- [MATERIAL]:
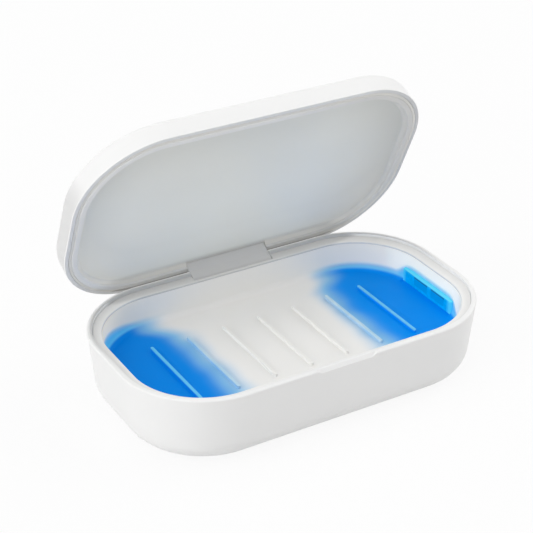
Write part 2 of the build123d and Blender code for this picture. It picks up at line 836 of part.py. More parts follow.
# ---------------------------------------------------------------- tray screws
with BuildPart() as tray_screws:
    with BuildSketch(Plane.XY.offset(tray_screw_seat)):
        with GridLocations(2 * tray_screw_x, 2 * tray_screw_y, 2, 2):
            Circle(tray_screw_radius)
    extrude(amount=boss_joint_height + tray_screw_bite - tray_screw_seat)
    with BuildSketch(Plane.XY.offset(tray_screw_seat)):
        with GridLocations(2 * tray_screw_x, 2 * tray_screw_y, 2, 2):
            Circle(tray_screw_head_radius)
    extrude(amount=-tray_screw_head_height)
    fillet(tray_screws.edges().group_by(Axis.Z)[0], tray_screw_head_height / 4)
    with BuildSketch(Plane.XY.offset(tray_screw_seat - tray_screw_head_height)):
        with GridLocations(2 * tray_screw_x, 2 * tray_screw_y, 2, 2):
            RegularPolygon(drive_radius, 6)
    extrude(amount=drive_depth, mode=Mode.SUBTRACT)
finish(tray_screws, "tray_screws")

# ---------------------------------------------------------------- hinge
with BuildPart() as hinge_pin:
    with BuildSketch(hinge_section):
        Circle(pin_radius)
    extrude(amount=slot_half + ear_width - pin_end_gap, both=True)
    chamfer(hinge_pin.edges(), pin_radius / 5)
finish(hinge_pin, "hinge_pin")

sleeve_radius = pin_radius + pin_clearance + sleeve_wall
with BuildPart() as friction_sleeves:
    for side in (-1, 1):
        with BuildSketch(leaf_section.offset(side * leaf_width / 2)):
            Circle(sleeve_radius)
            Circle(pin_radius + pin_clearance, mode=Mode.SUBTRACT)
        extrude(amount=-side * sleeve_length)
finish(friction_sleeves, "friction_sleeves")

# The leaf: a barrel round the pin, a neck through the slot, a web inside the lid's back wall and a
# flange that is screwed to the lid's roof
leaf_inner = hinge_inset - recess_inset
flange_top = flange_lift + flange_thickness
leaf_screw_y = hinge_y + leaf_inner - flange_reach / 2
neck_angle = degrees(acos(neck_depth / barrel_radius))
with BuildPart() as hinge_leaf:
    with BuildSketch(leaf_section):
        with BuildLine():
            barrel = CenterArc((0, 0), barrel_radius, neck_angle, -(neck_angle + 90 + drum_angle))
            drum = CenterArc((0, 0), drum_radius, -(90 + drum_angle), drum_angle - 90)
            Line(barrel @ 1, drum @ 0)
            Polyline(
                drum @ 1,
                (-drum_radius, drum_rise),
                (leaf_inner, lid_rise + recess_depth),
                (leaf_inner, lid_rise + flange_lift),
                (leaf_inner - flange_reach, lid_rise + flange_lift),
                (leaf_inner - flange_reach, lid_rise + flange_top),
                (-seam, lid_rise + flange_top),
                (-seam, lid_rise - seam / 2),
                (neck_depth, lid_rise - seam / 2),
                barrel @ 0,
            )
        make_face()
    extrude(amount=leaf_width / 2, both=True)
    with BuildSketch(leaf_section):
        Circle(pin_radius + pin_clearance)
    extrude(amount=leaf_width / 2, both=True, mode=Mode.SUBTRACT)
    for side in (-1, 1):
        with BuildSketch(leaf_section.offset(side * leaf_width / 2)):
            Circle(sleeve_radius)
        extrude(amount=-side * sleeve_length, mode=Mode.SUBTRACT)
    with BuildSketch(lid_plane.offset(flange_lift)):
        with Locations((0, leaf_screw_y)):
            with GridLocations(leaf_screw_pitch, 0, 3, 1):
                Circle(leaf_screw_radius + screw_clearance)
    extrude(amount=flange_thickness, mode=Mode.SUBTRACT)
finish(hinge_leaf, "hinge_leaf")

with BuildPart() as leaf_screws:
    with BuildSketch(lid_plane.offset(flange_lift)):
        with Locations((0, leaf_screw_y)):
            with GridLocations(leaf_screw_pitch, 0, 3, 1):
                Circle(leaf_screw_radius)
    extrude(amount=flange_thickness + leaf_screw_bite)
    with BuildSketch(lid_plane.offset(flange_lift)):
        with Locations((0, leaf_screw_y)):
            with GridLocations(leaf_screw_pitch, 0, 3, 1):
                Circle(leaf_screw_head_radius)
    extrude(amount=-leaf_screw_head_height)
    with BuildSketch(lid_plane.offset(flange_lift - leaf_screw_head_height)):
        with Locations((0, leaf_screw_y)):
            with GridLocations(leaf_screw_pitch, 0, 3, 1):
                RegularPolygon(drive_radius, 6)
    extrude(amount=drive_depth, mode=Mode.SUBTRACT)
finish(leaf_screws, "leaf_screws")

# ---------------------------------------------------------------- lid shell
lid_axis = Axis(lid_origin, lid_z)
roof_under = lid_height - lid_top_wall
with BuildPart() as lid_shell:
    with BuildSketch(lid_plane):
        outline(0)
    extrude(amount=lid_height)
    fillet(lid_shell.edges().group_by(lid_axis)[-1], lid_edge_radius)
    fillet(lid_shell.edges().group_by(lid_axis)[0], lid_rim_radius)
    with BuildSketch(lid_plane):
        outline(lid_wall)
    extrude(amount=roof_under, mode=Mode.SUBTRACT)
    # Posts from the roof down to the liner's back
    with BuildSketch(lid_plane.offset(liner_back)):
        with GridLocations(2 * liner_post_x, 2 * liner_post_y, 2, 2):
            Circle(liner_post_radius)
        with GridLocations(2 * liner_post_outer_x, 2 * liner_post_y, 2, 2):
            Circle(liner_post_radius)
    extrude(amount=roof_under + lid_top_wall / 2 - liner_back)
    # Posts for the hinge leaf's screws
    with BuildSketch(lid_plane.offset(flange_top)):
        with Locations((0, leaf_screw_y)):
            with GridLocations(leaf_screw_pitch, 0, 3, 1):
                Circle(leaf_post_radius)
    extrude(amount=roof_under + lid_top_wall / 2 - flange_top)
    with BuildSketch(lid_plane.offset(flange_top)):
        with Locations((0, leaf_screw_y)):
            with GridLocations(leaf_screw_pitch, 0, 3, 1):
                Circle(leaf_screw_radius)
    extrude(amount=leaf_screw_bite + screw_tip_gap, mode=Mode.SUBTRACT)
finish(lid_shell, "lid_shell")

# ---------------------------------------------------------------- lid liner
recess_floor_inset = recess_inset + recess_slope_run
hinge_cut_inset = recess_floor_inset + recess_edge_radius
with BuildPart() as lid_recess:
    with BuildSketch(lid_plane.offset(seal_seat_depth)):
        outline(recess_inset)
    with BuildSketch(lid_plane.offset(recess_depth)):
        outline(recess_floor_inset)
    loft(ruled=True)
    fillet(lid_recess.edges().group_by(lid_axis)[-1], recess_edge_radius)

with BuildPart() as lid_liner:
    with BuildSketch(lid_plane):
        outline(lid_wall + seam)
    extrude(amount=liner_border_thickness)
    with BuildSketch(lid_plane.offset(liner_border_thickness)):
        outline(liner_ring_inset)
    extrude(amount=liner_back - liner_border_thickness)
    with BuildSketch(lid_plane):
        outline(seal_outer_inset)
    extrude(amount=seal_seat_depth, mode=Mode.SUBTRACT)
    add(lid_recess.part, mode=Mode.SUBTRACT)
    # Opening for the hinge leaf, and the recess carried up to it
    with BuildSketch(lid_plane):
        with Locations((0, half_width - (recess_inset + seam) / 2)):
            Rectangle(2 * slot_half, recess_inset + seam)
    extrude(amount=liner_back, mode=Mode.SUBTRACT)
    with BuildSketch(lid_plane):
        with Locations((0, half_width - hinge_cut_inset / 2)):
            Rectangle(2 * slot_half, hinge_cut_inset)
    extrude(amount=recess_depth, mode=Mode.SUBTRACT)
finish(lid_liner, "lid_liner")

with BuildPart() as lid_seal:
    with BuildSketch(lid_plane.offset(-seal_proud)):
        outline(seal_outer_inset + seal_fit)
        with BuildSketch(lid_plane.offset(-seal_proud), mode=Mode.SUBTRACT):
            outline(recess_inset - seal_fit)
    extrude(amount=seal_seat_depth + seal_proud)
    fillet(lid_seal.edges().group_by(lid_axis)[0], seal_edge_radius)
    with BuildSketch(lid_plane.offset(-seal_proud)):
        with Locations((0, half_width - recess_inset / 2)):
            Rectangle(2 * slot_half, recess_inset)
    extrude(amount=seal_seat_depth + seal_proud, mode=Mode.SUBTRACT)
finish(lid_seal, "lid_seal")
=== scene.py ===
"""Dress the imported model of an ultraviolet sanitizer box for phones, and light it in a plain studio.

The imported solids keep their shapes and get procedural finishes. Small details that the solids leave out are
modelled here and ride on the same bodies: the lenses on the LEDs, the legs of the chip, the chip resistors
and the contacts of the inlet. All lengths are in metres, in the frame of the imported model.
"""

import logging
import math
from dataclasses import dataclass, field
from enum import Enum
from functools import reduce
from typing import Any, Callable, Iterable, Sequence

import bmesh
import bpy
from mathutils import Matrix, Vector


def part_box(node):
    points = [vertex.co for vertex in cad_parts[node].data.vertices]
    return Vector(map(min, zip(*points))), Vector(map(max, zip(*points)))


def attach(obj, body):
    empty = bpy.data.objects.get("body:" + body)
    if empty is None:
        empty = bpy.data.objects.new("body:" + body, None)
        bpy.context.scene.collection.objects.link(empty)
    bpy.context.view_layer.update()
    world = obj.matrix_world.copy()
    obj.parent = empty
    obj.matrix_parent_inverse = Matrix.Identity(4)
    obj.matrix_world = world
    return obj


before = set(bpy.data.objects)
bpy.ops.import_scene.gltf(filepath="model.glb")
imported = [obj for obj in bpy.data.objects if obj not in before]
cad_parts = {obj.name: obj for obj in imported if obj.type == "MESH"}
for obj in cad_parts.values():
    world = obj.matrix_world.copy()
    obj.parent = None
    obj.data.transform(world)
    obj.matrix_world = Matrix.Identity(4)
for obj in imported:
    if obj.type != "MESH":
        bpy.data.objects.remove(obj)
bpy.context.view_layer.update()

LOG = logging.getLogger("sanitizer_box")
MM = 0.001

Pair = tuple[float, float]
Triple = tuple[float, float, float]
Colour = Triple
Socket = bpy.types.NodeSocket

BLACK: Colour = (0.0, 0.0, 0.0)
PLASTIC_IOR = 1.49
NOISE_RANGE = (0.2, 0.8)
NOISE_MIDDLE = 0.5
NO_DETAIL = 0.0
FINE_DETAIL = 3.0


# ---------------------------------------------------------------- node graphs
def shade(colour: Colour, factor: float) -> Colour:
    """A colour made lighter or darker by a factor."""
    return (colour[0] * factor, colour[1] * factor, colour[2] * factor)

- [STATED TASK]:
Gather every line containing the word "None" and copy it.

- [EXERCISE RESULT]:
    if empty is None:
        empty = bpy.data.objects.new("body:" + body, None)
    obj.parent = None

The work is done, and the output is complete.